Q.: Give an example of better questions to raise.
LaMOTHE: For instance, you could ask, "Have you given consideration to how having a retirement plan could help you in attracting and keeping skilled people?"
The banker has to stop and think of himself as a high-performance adviser who can add high value to the businesses he works with. Businesses are tired of having bankers traipsing through and sitting down and asking them 30 or 40 very bad questions.
Q.: Is there anyone on the nonbank side that is doing a good job in this area?
LaMOTHE: Merrill Lynch is the velociraptor of the small business market. They have been able to attract a large number of ... (bankers) and empower them to be able to go in and go after a need, without the paperwork and regulatory issues banks are faced with.
Merrill Lynch has had a background in being able to ask the high-impact questions. They are not going to go into a business and bore somebody stiff with factual issues. Because they have a brokerage background, they are going to go after every need beyond the loan.
Q.: What else do bankers need to reexamine about their small business strategy?
LaMOTHE:: One of the things that continues to evidence itself is that there doesn't appear to be a manager who is above the level of the lines of business that are in competition for the small-business business.

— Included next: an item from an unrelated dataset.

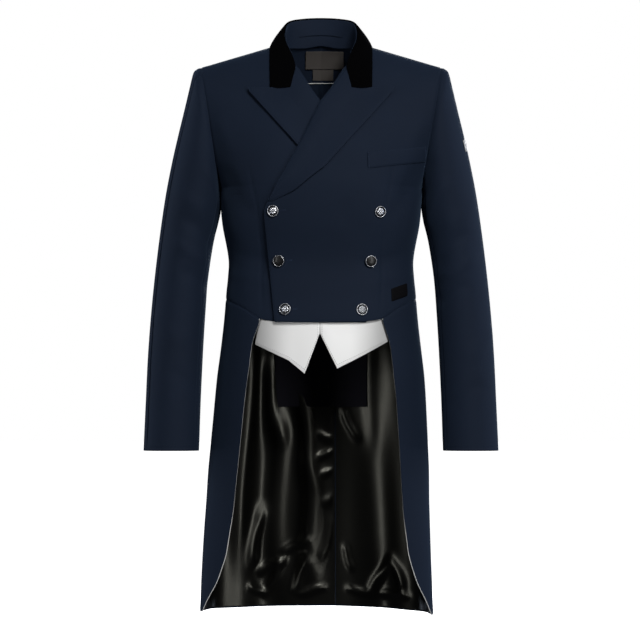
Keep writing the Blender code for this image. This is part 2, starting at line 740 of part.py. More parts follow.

Let's suppose you have trust, cash management, commercial leasing products, as well as loans. Somebody within the bank is saying, "Our strategy is to go after small business." But the departments aren't working well together - and that is because the scoring system is wrong.
There is a reluctance for one line of business to assist another, and one of the reasons for that is the way we keep score.
Q.: What, realistically, is the opportunity for banks to still win the entire relationship?
LaMOTHE: I'm optimistic. I think banks do the things they do incredibly well. It's just that they do them incredibly slowly. It's not their brains that get in their way, it's their bureaucracy.